I’m well aware of how fortunate we are to be able to offer this quirky gourmet a variety of things she enjoys. It’s important to me that she eat as well rounded a diet as possible, and I have come to enjoy a little adventure in my cooking. Also, not all of her preferences are expensive or unusual. She likes particular pizza from certain places, and she’ll sometimes enjoy garlic bread and simple vegetable soups. Raw carrots are in occasional favor at the moment. She really likes sweets and baked goods, though she limits them to once a day and generally writes four NO TREAT days into her wall calendar. That last one is a story for another time.

Next month, Bink will turn twenty seven. Some kind friends, a family with a wonderful adult son who is also on the spectrum, have invited us out to dinner to celebrate in a few weeks. Bink is already anticipating an order of creamy raita, with just the right amount of tamarind and mint sauces mixed in, to savor with her Peshwari naan. She’ll probably share an appetizer of vegetable Samosas with me. Then there’ll be some kind of spicy lamb dish, and perhaps she’ll have a little of whatever curried vegetable there is to share. For dessert, she will be delighted with some cardamom scented Kheer (Indian rice pudding) or sweet sticky balls of rosewater infused Gulab Jamun.

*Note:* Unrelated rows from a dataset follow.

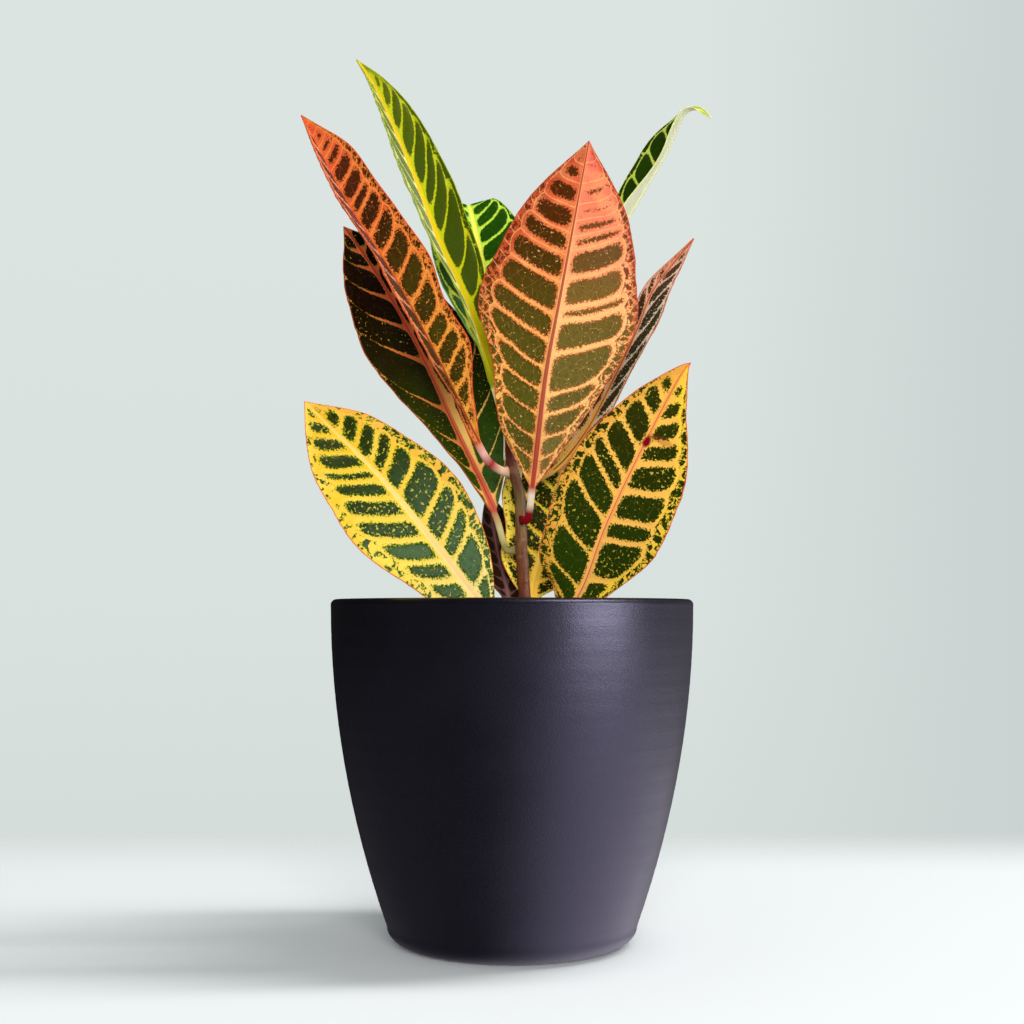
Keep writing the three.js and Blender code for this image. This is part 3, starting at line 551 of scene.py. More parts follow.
def closed_tube(name, rings, first, last, material, fields=()):
    """A closed mesh from a grid of rings, each joined to the next by quads, with a point at either end.

    fields: (name, values on the grid). The end points take the mean of the ring beside them.
    """
    rows, around = rings.shape[:2]
    i, j = np.meshgrid(np.arange(rows - 1), np.arange(around), indexing="ij")
    k = (j + 1) % around
    quads = np.stack([i * around + j, i * around + k, (i + 1) * around + k, (i + 1) * around + j], -1)
    j = np.arange(around)
    k = (j + 1) % around
    bottom, top = rows * around, rows * around + 1
    low_cap = np.stack([np.full(around, bottom), k, j], -1)
    high_row = (rows - 1) * around
    high_cap = np.stack([np.full(around, top), high_row + j, high_row + k], -1)
    points = np.vstack([rings.reshape(-1, 3), first, last])
    corners = np.concatenate([quads.ravel(), low_cap.ravel(), high_cap.ravel()])
    sizes = np.concatenate([np.full((rows - 1) * around, 4), np.full(2 * around, 3)])
    flat = [(key, np.vstack([grid.reshape(-1, 3), grid[0].mean(0), grid[-1].mean(0)]))
            for key, grid in fields]
    return mesh_piece(name, points, corners, sizes, material, flat)


def stand_for(piece, node):
    """Puts a finished piece in a solid's place: it moves with the body and takes the solid's finish slot."""
    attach(piece, BODY)
    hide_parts(node)


# Materials

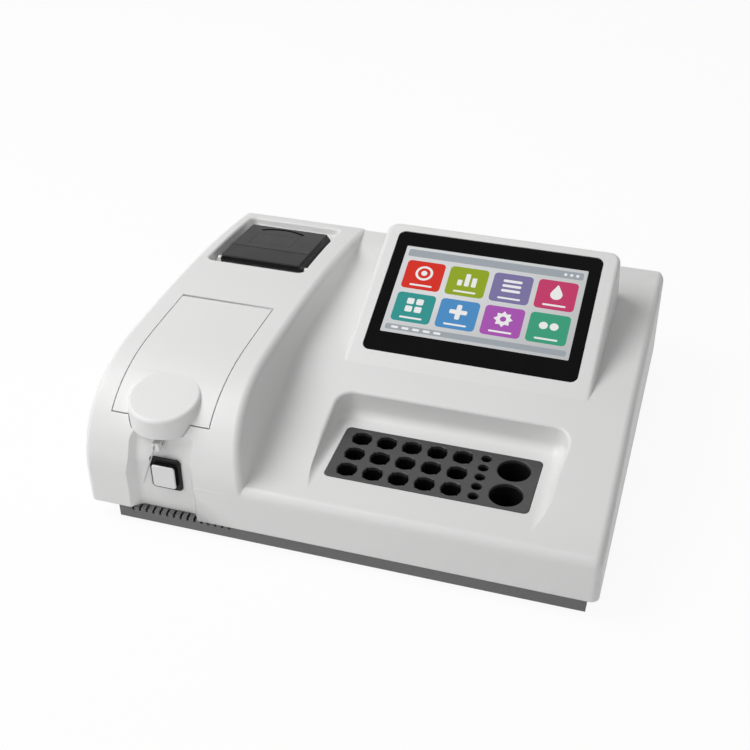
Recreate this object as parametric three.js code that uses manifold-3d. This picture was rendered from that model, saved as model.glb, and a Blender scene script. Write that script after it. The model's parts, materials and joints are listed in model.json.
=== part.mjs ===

Truth: Just now, on this Wednesday midday as I sat editing this piece for the blog, Bink called me from her program. That doesn’t happen too often, and usually it means Something Is Wrong. What was today’s message? “ I’m tired of the lemon risotto. Lunch I want balsamic mushroom barley soup tomorrow.” And so it is. Would anyone like a serving of perfectly good parmesan infused lemon risotto?